# Seat Upholstery



## Boris (Feb 21, 2016)

Going to try my hand at it. Looking for recommendations on the best workable (adjustable) adhesive and padding to use?


----------



## STRADALITE (Feb 21, 2016)

I use this foam.
http://www.rei.com/product/848717/blue-foam-pad-regular

And this adhesive.
http://m.homedepot.com/p/3M-17-6-oz-High-Strength-90-Spray-Adhesive-90-24/100151277

I've done at least 100 seats using these items with great results.


----------



## Boris (Feb 21, 2016)

Thanks! You're one of the main guys I wanted to hear from!


----------



## STRADALITE (Feb 21, 2016)

I'm giving away my trade secrets.


----------



## Boris (Feb 21, 2016)

It could be worse. What if I do a really crappy job, then tell people where I got my info.


----------



## STRADALITE (Feb 21, 2016)

Or what if you do a crappy job and tell people I did it.


----------



## Boris (Feb 21, 2016)

STRADALITE said:


> Or what if you do a crappy job and tell people I did it.

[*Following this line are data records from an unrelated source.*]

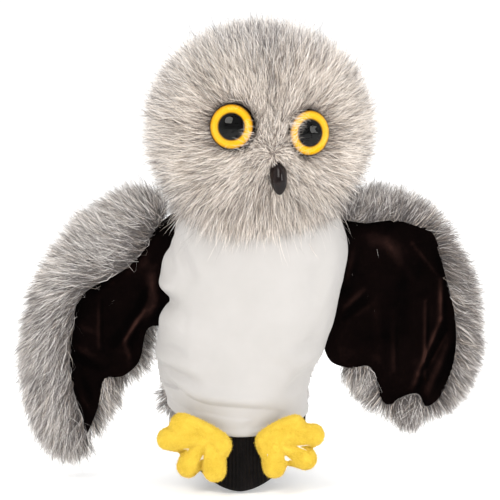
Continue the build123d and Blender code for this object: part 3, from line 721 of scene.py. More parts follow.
def head_fur(seed, count):
    rng = np.random.default_rng(seed)
    w = unit(rng.normal(0, 1, (count, 3)))
    face_c = w @ FACE_POLE
    # more strands on the face, where they are short
    w = w[rng.random(count) < np.where(face_c > 0.4, 1.0, 0.82)]
    keep = np.ones(len(w), bool)
    for place in (EYE_L, EYE_R):
        o, _, _, e = head_frame(place, SKIN)
        keep &= np.linalg.norm(HEAD + w * SKIN - o, axis=1) > 14.3
    o, bx, by, bw = head_frame(BEAK_AT, SKIN)
    d = HEAD + w * SKIN - o
    keep &= ((d @ bx) / 5.0) ** 2 + (((d @ by) + 0.5) / 8.0) ** 2 > 1
    keep &= w[:, 2] > -0.93
    w = w[keep]
    n = len(w)
    p = HEAD + w * skin_radius(w)[:, None]
    ang = np.degrees(np.arccos(np.clip(w @ FACE_POLE, -1, 1)))
    mer = w * (w @ FACE_POLE)[:, None] - FACE_POLE  # away from the face pole along the ball
    mer = unit(mer)
    down = unit(np.array([0.0, 0.0, -1.0]) + w * w[:, 2][:, None])
    k = np.clip((ang - 95) / 50, 0, 1)[:, None]
    comb = unit(mer * (1 - k) + (mer * 0.3 + down) * k)
    # the pile parts around each eye and lies outward round it
    length = np.interp(ang, [0, 14, 28, 50, 75, 110, 180], [5.5, 7.5, 11.0, 17.0, 24.5, 23.0, 19.0])
    lift = np.interp(ang, [0, 20, 60, 90, 180], [0.7, 0.5, 0.6, 0.85, 0.65])
    for place in (EYE_L, EYE_R):
        o, x, y, e = head_frame(place, SKIN)
        d = p - o
        r = np.linalg.norm(d, axis=1)
        around = unit(d - (d @ e)[:, None] * e)
        toward = -(around * mer).sum(1)  # positive where the pile would run over the eye
        near = np.clip(1 - (r - 14) / 12, 0, 1)
        inner_side = np.clip((around @ x) * (1 if place == EYE_L else -1), 0, 1)
        ease = 0.15 if place == EYE_L else 0.75
        turn = (near * np.where(toward > 0, 0.75, 0.5) * (1 - ease * inner_side))[:, None]
        comb = unit(comb * (1 - turn) + around * turn)
        length = length * (1 - near * np.where(toward > 0.2, 0.40, 0.12) * (1 - ease * inner_side))
    # a soft fan over the top of the beak
    d = p - o
    bo, bx, by, bw = head_frame(BEAK_AT, SKIN)
    d = p - bo
    r = np.linalg.norm(d, axis=1)
    near = np.clip(1 - (r - 5) / 9, 0, 1)
    above = (d @ by) > 2
    length = np.where(above, length * (1 - 0.25 * near), length * (1 - 0.35 * near))
    hang = np.clip((-w[:, 2] - 0.45) / 0.3, 0, 1)
    length = length * (1 + hang * (0.18 + 0.38 * np.exp(-(((p[:, 0] - 9) / 24.0) ** 2)))) * (1 - 0.14 * np.clip((w[:, 2] - 0.6) / 0.3, 0, 1))
    fall = hang[:, None] * 0.75
    comb = unit(comb * (1 - fall) + unit(np.array([0.0, 0.0, -1.0]) + 0.35 * w) * fall)
    # colour: warm pale face, cooler grey crown and rim, a dark streak above the brow
    face = np.clip(1 - (ang - 48) / 40, 0, 1)
    up = w[:, 2]
    fx = w @ np.array([math.cos(R(8)), math.sin(R(8)), 0])
    crown = np.clip((up - 0.52) / 0.3, 0, 1) * np.clip(1 - np.abs(fx + 0.04) / 0.62, 0, 1)
    open_v = 0.035 + 0.42 * np.clip(up - 0.28, 0, 1)
    edge_v = value_noise(p, 7.0, 6)
    streak = (np.exp(-((fx + 0.02 + 0.04 * edge_v) / open_v) ** 2) * np.clip((up - 0.22) / 0.2, 0, 1)
              * np.interp(up, [0.2, 0.5, 0.8, 1.0], [1.0, 0.75, 0.4, 0.2]) * (w[:, 1] < 0.2))
    chin = np.exp(-((up + 0.66) / 0.12) ** 2) * (w[:, 1] < 0.2)
    rim = np.clip((ang - 62) / 25, 0, 1)
    patch = value_noise(p, 13.0, 7) * 0.5 + value_noise(p, 5.0, 8) * 0.5
    light = 0.80 + 0.06 * crown - 0.26 * streak - 0.16 * chin + 0.03 * rim + 0.26 * patch
    # painted shade: the fur is darker in a ring where it meets each eye dome
    for place in (EYE_L, EYE_R):
        o, _, _, _ = head_frame(place, SKIN)
        near = np.clip(1 - (np.linalg.norm(p - o, axis=1) - 14.5) / 5.5, 0, 1)
        light -= 0.22 * near
    dark = np.clip(0.20 + 0.02 * crown + 0.33 * streak + 0.16 * chin + 0.03 * rim - 0.20 * patch, 0.03, 0.75)
    v = np.clip(rng.normal(light, 0.25, n), 0.02, 0.99)
    is_dark = rng.random(n) < dark
    v = np.where(is_dark, rng.uniform(0.0, 0.30, n), v)
    warm = rng.random(n) < np.clip(0.9 * face - 0.4 * crown - 0.5 * streak - 0.2 * chin + 0.16, 0.10, 0.95)
    sh = np.where(warm, 0.006 + 0.48 * v, 0.515 + 0.48 * v)
    return p, w, comb, length, lift, sh


total = int(150000 * DENS)
parts = 6
for i in range(parts):
    p, w, comb, length, lift, sh = head_fur(100 + i, total // parts)
    fur = strands(f"head_fur_{i + 1}", p, w, comb, length, 0.31, sh, 200 + i, lift=lift,
                  splay=0.23, wave=0.34, clump=0.42, per_clump=13, droop=0.06, keep_out=eye_keep_out)
    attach(fur, "head")
    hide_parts("head_face_panel", "head_back_left_panel", "head_back_right_panel")


rng = np.random.default_rng(260)
loose = []
for place, count in ((EYE_L, 16), (EYE_R, 26)):
    o, x, y, e = head_frame(place, SKIN)
    a = rng.uniform(-1.9, 0.4, count) if place == EYE_L else rng.uniform(2.0, 4.6, count)
    away = np.cos(a)[:, None] * x + np.sin(a)[:, None] * y
    loose.append((o + away * 15.0 + e * 1.5, np.tile(e, (count, 1)), unit(-away + rng.normal(0, 0.45, (count, 3)))))
    more = 90 if place == EYE_R else 34
    a = rng.uniform(2.2, 4.1, more) if place == EYE_R else rng.uniform(-1.3, 0.1, more)
    away = np.cos(a)[:, None] * x + np.sin(a)[:, None] * y
    lean = -0.75 * away + (0.35 if place == EYE_R else -0.3) * y
    loose.append((o + away * rng.uniform(14.6, 17.5, (more, 1)) + e * 0.5, np.tile(e, (more, 1)),
                  unit(lean + rng.normal(0, 0.28, (more, 3)))))
p, w, comb = (np.concatenate(c) for c in zip(*loose))
n = len(p)
fur = strands("head_loose_hairs", p, w, comb, rng.uniform(7, 12, n), 0.2, rng.uniform(0.2, 0.49, n), 261, lift=0.9,
              splay=0.2, wave=0.5, clump=0, segs=8, keep_out=eye_keep_out)
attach(fur, "head")
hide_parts("head_face_panel")


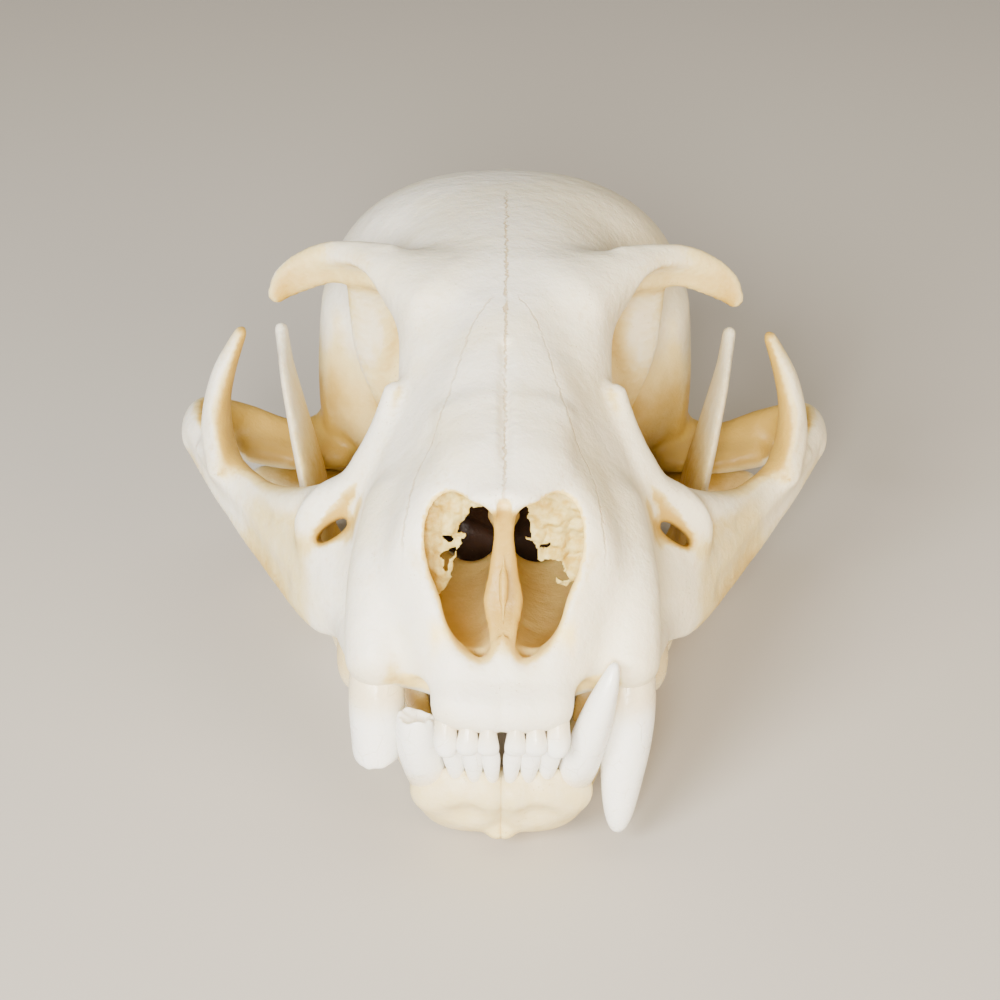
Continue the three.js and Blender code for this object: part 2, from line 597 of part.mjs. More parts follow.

If they've seen your work, they'd know I was lying.


----------



## bobcycles (Feb 21, 2016)

elmers glue and ol' thrift store jackets for hide

hit the wrecking yards... and with your switchblade slice up car seats and extract the foam padding....
Hyundais have the best!...... so do 73 Pacers but they're getting scarce out there


----------



## spoker (Feb 22, 2016)

rear caddy seats work well,ladies skirts and pants at the thrift store


----------



## Boris (Feb 22, 2016)

spoker said:


> ladies skirts and pants at the thrift store




Good advice as far as it goes. but I'd add, "Not while they're wearing 'em". Last time I tried, I got 90 days.


----------



## spoker (Feb 22, 2016)

its always works for me,it supplements their social security


----------



## vincev (Feb 22, 2016)

I have cut a big piece off a couch that was left for the garbage man.


----------



## vincev (Feb 22, 2016)

When seats are redone using adhesive are they rideable or just for show??


----------



## STRADALITE (Feb 23, 2016)

vincev said:


> When seats are redone using adhesive are they rideable or just for show??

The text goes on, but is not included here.